The ramifications of this will be double-edged, as seen before. The central government has tried this same policy beforehand as well, causing raw cotton prices to dip: a boon for textile brands to increase production, but a major loss for farmers, causing a supply chain lacuna.
Fields of Financial Ruin
For cotton farmers, however, the policy represents a devastating blow. Prakash Patil, a 28-year-old from Kolhapur, Maharashtra, has been forced to work as a security guard in Pune while offering his two-acre plot to another villager for cultivation. "We get decent harvests, but fair prices remain a dream. Every time the government changes import or export rules, it's our incomes that suffer. We can't even recover what we spend on seeds and fertiliser," Patil explained.

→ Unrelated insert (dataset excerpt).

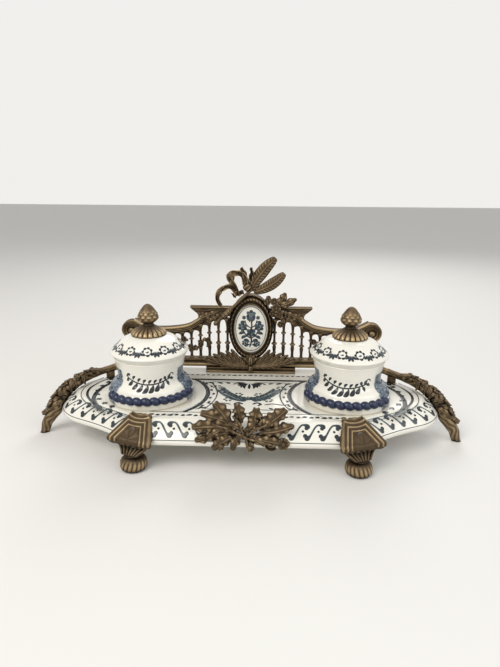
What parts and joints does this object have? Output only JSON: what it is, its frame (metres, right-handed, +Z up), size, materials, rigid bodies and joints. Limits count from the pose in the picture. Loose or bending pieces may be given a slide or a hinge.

Anurag Mukherjee, a Delhi-based agricultural economist, warns, "Large-scale cotton imports at cheaper rates will devastate domestic prices, leaving farmers unable to secure remunerative returns. Textile manufacturers will naturally gravitate towards lower-cost imports. The industry prospers whilst farmers descend further into indebtedness."
The statistics are grim. Between January and March 2025 alone, 269 farmers in Marathwada died by suicide. The Sanyukta Kisan Morcha estimates that nearly 60 lakh cotton farmers have suffered losses of Rs. 18,850 crore by being denied a profitable MSP of Rs. 10,075 per quintal based on the Swaminathan Commission's formula.
Cotton farmers face spiralling costs—picking charges have doubled to Rs. 8-9 per kilo, whilst GST has inflated input prices. Yields have dropped to 8-9 quintals per acre, leaving farmers like Patil earning merely Rs. 7,000 monthly after a year's work. "Banks barely give us Rs. 20,000 to 30,000 for crop loans. We're forced to borrow from moneylenders at rates of five per cent or even higher," he said.
Burning Notifications, Building Resistance
The All India Kisan Sabha and Sanyukta Kisan Morcha have mounted fierce resistance. A spokesperson of the AIKS under anonymity spoke to Local Samosa and highlighted the inclination for corporates behind these decisions. "Even after massive protests from cotton-growing states, the finance ministry pushed through the extension until year-end. Under the guise of helping exports, the government is enabling big textile corporations to profit at the expense of struggling farmers. For years, we've been told to trust government procurement. But the Cotton Corporation buys barely a fraction of our produce—less than 13 per cent over the past 11 years. The rest we must sell at a loss. Now with duty-free imports, even that small market will vanish."
They also recommend an alternative: "Rather than opening floodgates to cheap imports, the government should provide subsidised domestic cotton to small and medium textile enterprises. This would support both handloom and powerloom sectors, strengthen export competitiveness, and boost domestic markets without sacrificing farmers."
As harvest season approaches, the tension between industrial competitiveness and agricultural sustainability remains unresolved. While textile exporters celebrate temporary relief, cotton farmers face an uncertain future—trapped between rising costs, inadequate support prices, and cheap imports flooding domestic markets.